+++ RECORDED DATA

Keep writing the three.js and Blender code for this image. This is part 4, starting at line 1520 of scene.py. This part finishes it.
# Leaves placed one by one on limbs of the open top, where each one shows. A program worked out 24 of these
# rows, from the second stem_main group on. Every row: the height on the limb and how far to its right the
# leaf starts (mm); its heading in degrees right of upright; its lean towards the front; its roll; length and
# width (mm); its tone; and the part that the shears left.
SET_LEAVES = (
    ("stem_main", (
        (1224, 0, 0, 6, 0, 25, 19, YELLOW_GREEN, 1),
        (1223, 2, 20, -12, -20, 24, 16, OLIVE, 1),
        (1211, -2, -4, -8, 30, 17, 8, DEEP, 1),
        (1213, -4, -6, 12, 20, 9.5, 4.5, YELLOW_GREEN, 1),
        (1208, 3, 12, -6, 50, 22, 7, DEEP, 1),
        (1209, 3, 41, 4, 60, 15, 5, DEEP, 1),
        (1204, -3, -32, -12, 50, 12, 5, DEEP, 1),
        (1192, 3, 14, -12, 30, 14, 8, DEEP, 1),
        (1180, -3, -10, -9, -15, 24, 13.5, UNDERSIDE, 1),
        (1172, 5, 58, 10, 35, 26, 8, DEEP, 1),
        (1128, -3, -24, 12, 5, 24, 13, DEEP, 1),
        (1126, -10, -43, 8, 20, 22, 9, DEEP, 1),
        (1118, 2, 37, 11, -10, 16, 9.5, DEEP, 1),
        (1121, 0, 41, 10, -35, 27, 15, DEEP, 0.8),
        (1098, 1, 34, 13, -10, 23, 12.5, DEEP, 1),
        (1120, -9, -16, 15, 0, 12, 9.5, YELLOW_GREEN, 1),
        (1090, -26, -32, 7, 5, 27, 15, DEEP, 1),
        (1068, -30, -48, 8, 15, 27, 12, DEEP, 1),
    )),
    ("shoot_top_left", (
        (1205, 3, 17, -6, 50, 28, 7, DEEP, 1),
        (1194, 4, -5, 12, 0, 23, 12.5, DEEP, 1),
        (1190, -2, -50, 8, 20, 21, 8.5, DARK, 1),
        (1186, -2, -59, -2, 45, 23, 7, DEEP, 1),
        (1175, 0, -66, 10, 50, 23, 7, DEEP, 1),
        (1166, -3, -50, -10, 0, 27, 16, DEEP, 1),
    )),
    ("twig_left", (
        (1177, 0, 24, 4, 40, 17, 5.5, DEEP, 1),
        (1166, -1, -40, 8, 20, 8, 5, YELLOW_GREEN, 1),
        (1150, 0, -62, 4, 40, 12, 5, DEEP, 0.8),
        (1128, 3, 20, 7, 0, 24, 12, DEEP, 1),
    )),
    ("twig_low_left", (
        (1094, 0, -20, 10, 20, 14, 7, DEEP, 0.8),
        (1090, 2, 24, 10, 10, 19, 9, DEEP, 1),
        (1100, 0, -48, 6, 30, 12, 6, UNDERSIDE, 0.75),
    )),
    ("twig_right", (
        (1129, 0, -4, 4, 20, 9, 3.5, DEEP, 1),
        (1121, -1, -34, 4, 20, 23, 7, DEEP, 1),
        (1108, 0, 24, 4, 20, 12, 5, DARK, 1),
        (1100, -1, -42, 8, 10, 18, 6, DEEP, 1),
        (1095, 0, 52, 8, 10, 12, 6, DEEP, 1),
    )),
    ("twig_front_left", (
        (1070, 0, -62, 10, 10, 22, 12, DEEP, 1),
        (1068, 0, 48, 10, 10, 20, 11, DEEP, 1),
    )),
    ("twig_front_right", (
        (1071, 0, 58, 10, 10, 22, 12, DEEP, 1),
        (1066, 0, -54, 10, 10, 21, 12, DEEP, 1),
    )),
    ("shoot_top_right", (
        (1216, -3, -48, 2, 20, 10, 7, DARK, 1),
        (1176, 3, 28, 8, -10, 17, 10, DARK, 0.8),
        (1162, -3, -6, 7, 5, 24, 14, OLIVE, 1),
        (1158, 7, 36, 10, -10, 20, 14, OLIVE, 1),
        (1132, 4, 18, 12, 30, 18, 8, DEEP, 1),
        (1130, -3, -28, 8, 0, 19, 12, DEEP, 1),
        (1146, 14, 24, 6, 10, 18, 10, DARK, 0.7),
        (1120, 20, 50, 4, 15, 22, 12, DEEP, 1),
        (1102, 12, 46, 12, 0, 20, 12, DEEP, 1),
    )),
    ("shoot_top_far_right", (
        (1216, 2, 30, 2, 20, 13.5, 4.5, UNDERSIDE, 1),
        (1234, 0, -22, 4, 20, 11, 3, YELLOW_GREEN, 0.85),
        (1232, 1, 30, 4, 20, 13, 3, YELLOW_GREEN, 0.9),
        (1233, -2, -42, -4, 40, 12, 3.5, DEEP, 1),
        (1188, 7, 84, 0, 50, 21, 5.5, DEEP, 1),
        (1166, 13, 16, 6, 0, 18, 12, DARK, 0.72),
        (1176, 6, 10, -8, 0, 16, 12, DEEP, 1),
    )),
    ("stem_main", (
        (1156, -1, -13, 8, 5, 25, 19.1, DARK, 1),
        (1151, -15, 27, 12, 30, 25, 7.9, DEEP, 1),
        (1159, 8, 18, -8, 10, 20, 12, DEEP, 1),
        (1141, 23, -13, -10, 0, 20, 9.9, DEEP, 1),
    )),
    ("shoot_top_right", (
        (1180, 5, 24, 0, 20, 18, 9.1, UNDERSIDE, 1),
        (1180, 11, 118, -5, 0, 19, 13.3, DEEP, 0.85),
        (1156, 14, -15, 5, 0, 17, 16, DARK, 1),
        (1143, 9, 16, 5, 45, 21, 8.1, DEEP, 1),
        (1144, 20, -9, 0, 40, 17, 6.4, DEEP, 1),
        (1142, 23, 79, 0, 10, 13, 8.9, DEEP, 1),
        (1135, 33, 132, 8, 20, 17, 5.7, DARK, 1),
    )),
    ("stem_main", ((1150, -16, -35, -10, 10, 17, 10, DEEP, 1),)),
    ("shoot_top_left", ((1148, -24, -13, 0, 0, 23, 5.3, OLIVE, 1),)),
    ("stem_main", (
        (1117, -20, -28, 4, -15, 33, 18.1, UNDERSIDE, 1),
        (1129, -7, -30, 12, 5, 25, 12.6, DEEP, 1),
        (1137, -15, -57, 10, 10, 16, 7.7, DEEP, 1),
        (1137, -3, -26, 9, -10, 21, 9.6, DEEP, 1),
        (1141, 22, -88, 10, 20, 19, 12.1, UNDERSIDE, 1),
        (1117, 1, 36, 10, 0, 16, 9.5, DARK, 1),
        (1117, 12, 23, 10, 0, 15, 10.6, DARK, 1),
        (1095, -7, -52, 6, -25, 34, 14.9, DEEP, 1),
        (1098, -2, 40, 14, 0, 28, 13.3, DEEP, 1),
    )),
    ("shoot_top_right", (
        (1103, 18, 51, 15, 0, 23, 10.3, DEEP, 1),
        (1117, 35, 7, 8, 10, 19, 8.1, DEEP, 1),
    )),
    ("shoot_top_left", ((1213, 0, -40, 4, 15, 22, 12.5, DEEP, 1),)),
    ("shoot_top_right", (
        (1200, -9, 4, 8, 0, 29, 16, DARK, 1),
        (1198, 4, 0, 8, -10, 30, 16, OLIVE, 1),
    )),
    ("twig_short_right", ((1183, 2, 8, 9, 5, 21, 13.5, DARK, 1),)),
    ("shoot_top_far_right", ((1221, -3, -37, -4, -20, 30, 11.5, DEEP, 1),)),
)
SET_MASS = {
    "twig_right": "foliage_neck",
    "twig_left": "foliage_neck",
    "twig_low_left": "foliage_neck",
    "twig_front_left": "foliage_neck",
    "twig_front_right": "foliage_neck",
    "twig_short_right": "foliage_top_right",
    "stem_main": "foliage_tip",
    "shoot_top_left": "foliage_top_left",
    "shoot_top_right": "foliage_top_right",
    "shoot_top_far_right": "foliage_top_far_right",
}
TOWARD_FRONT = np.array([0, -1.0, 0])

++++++

• **THE EXERCISE**:
Search the data for "part". Copy every matching line.

• **PROBLEM SOLUTION**:
Keep writing the three.js and Blender code for this image. This is part 4, starting at line 1520 of scene.py. This part finishes it.
# width (mm); its tone; and the part that the shears left.